Housework cried out for my attention yesterday morning, and then I drove off to officiate at a wedding in Rhode Island in the afternoon, so I had no time to get outdoors. Fortunately the wedding was at a conference center out in the middle of the woods. It was a two and a half mile drive from the highway along increasingly narrow and winding roads. I kept the car windows down, and listened:
…teakettleteakettleteakettle, that’s a Carolina Wren…
…a little piece of a song, Baltimore Oriole…
…chipchipchipchipchip, Chipping Sparrow….

Then I arrived at the conference center. The wedding was to be outdoors, overlooking a small pond. We did the rehearsal. The wedding got delayed for an hour. It looked like there might be a thundershower at any moment so I didn’t dare go for a walk. I stood on the porch and watched the edge of the pond:
…tiny bird, black with a flash of red: American Restart….
…slightly larger bird on a twig, every few seconds flies out to snag insects: Eastern Kingbird…
…something small and brown, without binoculars there’s no telling….
For those minutes, I was totally focused on birds.

It didn’t rain. At last the wedding started. When you officiate at weddings, you’re presiding over twenty minutes that are very important minutes to at least two people, so I become very focused on the ceremony. And at this wedding, there was another Unitarian Universalist minister in attendance, someone whom I respect and who has very high standards, which increased the intensity of my focus even more. Yet I couldn’t quite turn off my earlier focus on birds. During the prayer I heard a buzzy pee-a-wee pee-a-wee, and I thought: Eastern Wood Peewee.
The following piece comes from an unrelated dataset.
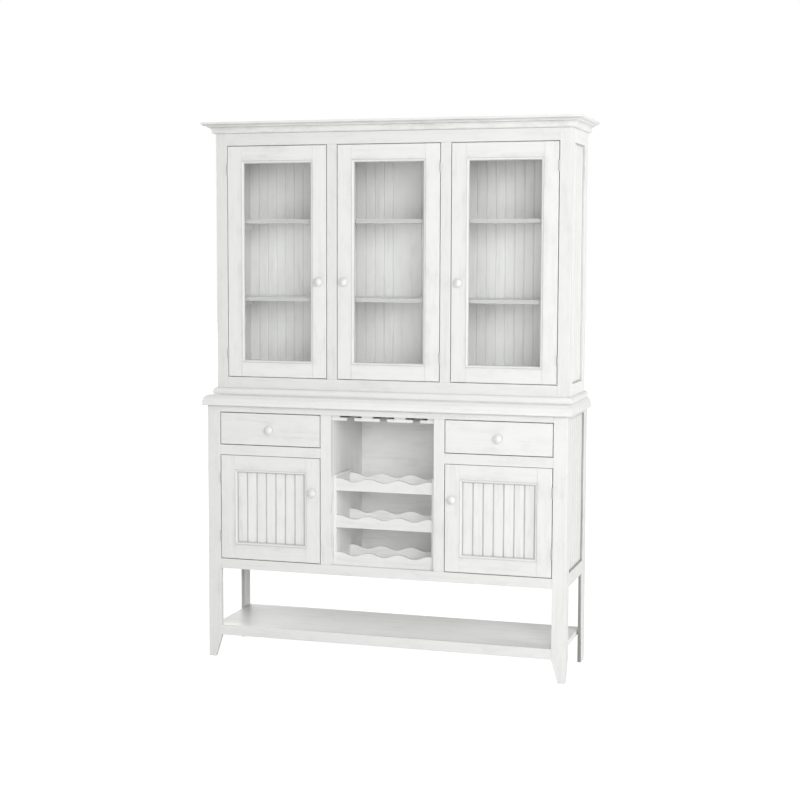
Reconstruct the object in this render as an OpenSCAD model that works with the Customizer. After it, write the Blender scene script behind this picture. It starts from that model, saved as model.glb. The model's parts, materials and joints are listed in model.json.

It wasn’t a distraction, I was just doubly focused.

In the middle of the vows, off in the distance, some flute-like notes; was that a Wood Thrush? (the song of a Wood Thrush is one of those few sounds that truly thrill me to my marrow). “Please repeat after me….” It was a Wood Thrush. A little thrill passed down my spine, and the superstitious side of me thought: This must be a good omen; this marriage is going to be blessed. No focus on my part, no professional critique by another minister, no amount of preparation, will ever equal the importance of the glorious song of one small drab brown bird.